MidWestOne Financial Group, Inc. (NASDAQ:MOFG) Q4 2023 Earnings Call Transcript

Damon DelMonte: Okay. And then did you say that with respect to the core margin, you could see a couple of million dollars of tailwinds from the restructuring on NII here in the first quarter?

Barry Ray: No, not in the first quarter, in the first year, Damon. 2024.

Damon DelMonte: The first year. Got it. Okay. And then so when you look at just the core margin, you feel like it bottoms here by like the end of the second quarter?

Barry Ray: That’s kind of how we think about it, Damon, that perhaps the core margin troughs in the middle of 2024 — first half of 2024.

Damon DelMonte: Great. Okay, that’s all that I had. Thank you.

Barry Ray: Thanks, Damon.

Charles Reeves: Thanks, Damon.

Operator: We have no further questions. [Operator Instructions] Our next question comes from the line of Brian Martin with Janney. Please go ahead, Brian.

Brian Martin: Hey, good morning, everyone.

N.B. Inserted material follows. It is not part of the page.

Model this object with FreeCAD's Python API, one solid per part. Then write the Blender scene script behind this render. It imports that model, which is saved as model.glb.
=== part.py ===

Charles Reeves: Good morning.

Barry Ray: Good morning, Brian.

Brian Martin: Hey, just wanted to — a couple more on the margin, Barry. I guess the margin for the month of December, can you give us an idea of where that was trending? And then just on just the restructuring and the basis point impact of that restructuring. Did you give that maybe, I guess, can you put that, can you frame that up where that’s at if you think about where the December margin was since it wasn’t really in there?

Barry Ray: Yes. Our net interest margin in December was 2.15%, Brian. Now that had some negative adjustments in net interest income associated with it. And so probably closer to our really kind of between closer to 220 perhaps. I did not put the basis points on the benefit from the bond sale transaction. But again, it’s around $2 million of interest income for 2024.

Brian Martin: Okay. And that will be in the just throughout the whole year. So, okay, perfect. And then I guess, just secondly, as far as the outlook for credit. And I guess, can you just talk about — you talked about the special mention being de minimis this quarter is pretty negative, very low. Can you talk about where are the concerns? I know you talked about a couple of the credits that were downgraded in the assisted living front, but just kind of areas you’re watching a little bit more closely in terms of risk as you’re kind of staying in a certain time period here?

Charles Reeves: Sure, Brian. This is Chip. And Gary Sims, our Chief Credit Officer, is here in the room with us, and we’ll have him go ahead and walk through that for you.

Gary Sims: Hi, Brian, Gary here. Good morning. And as you noted, the migration from special mention to substandard, three relationships, two of them were in senior living, one was an office credit. And when we think about the question of where we focusing on potential risk in our portfolio, that really kind of crystallizes where we’re focusing our efforts in identifying risk we have seen softness in the senior living and the office CRE. On the senior living side, for the most part, it’s not about occupancy. It’s about the operating statement and operating expenses, more specifically nursing care. And then on office, it is, in fact, about occupancy for the most part. So I’ll stop, Brian. Did that answer your question?

Brian Martin: Yes. No, that’s helpful. Just need a little more color. Any specific areas that are more concerned, I guess, as you kind of look forward other than what you’ve kind of already identified or just sectors within the commercial real estate bucket?

Gary Sims: Sure. And good place to state there. As we said, one of the things we were encouraged with as we finished out the year, we didn’t see continued migration into the non-pass categories as we finished out the fourth quarter. That kind of gives us a picture that the portfolio, we’ve identified the risk in the portfolio and it’s not continuing to migrate. So we’re encouraged by that trend as well. Beyond office and senior living, we’re not seeing significant or material weaknesses in other categories at this point, Brian.

Brian Martin: Okay. All right. That makes sense with the slowdown. So thank you, Gary, for that. And then maybe, I don’t know, just Chip, if you said this I joined the call a bit late, but your outlook for all the hiring and the initiatives that you guys have put in place on the fee income side, can you frame up or just talk a little bit about your outlook on fee income this year? Or maybe just kind of the cadence of given what you’ve done, the groundwork you’ve laid, kind of how we think about the trajectory of fee income this year to kind of benefit from some of your actions?

Charles Reeves: We feel that — so I’d say on the noninterest income side, we feel really good in terms of a couple of areas there, primarily, I’d say, led by wealth management and we divide that business line into two different sectors. One, our investment services, which is really more of our brokerage area and then our assets under management within our wealth department. Our wealth group is growing nicely, assets under management coming into that area increased by about 60% on a year-over-year basis and primarily centered in a couple of our metro markets. In that segment, it was up about 10% from a noninterest income standpoint for the year of ’23. We believe and Len mentioned and noted that we just hired a new Head of Wealth Management as well that we believe will continue to maintain and hopefully accelerate some of that revenue drive.